▶ **Dataset**:

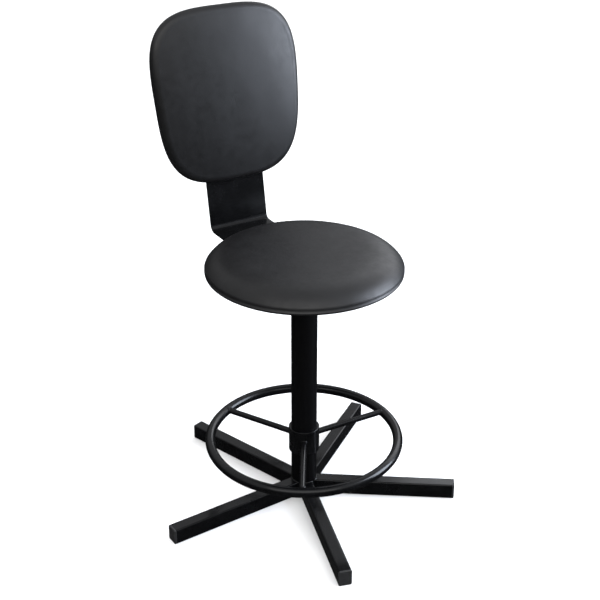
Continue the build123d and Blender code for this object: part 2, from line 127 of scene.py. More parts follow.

--

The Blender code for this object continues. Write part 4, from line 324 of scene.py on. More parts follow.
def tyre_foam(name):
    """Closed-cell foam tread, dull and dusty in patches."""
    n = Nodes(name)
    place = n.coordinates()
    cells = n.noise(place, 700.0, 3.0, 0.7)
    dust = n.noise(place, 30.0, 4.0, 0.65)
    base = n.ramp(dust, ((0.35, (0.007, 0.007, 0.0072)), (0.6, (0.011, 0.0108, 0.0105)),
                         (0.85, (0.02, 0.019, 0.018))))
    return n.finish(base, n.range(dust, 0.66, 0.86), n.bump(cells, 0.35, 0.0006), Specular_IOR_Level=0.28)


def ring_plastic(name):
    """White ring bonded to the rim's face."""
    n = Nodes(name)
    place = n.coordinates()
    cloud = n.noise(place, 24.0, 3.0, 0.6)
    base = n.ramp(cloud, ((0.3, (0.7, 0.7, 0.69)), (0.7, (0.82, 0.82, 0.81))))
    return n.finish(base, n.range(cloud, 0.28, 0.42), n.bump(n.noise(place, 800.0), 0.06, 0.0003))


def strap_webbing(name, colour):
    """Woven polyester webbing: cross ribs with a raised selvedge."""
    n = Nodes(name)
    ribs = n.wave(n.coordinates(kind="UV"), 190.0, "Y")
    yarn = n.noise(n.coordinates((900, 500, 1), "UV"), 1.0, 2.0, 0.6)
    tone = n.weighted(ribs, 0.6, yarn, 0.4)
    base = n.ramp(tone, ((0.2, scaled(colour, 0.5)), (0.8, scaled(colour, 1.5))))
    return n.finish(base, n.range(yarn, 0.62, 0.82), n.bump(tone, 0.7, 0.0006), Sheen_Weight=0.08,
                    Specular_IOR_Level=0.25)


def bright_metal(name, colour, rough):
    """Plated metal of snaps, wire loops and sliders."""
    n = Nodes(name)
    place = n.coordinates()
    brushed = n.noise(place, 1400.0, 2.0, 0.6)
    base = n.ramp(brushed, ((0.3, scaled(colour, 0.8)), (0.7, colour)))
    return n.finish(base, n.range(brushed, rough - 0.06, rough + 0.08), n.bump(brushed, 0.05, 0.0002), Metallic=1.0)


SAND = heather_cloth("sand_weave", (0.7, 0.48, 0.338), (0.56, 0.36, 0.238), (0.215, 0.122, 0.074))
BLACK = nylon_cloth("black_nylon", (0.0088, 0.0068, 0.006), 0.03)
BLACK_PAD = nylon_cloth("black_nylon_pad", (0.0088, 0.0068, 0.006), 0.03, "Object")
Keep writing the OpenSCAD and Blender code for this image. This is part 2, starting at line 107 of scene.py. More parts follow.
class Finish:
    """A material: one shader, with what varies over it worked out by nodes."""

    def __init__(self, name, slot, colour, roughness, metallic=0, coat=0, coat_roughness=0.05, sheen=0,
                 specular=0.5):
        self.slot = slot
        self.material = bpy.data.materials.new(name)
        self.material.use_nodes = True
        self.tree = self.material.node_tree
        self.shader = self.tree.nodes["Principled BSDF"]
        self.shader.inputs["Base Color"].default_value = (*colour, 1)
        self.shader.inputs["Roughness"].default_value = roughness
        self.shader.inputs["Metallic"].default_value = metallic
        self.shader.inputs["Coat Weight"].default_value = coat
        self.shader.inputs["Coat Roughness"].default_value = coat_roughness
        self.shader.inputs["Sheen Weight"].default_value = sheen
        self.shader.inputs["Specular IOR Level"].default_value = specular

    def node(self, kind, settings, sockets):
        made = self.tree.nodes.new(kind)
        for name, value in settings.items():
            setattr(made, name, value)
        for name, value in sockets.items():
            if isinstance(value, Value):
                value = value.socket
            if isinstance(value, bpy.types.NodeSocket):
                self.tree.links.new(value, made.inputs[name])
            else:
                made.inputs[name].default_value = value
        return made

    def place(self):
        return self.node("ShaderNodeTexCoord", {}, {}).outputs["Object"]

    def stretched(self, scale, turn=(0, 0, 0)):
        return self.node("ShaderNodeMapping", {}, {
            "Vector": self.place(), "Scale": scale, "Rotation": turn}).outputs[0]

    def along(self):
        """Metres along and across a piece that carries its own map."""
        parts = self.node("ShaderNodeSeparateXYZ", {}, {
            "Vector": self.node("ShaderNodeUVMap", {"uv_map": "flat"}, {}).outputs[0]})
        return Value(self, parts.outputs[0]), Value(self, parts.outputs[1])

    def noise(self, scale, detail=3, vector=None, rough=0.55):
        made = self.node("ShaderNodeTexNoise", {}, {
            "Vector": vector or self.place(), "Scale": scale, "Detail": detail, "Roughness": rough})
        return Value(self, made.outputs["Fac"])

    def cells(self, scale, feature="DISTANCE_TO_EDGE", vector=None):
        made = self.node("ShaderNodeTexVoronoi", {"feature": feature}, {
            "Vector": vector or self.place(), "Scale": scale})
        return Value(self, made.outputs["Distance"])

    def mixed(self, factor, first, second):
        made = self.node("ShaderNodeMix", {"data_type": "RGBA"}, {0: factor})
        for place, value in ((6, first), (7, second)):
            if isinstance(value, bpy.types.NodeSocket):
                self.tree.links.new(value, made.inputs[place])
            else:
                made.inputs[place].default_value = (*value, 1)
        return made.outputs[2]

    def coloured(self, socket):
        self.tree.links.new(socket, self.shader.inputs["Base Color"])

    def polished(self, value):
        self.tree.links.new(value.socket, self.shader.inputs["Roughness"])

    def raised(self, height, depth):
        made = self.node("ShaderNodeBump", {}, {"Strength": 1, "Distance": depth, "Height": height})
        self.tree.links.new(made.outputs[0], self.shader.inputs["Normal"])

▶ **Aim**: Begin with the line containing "Keep writing the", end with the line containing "one shader, with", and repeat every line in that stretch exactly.

▶ **Full solution**:
Keep writing the OpenSCAD and Blender code for this image. This is part 2, starting at line 107 of scene.py. More parts follow.
class Finish:
    """A material: one shader, with what varies over it worked out by nodes."""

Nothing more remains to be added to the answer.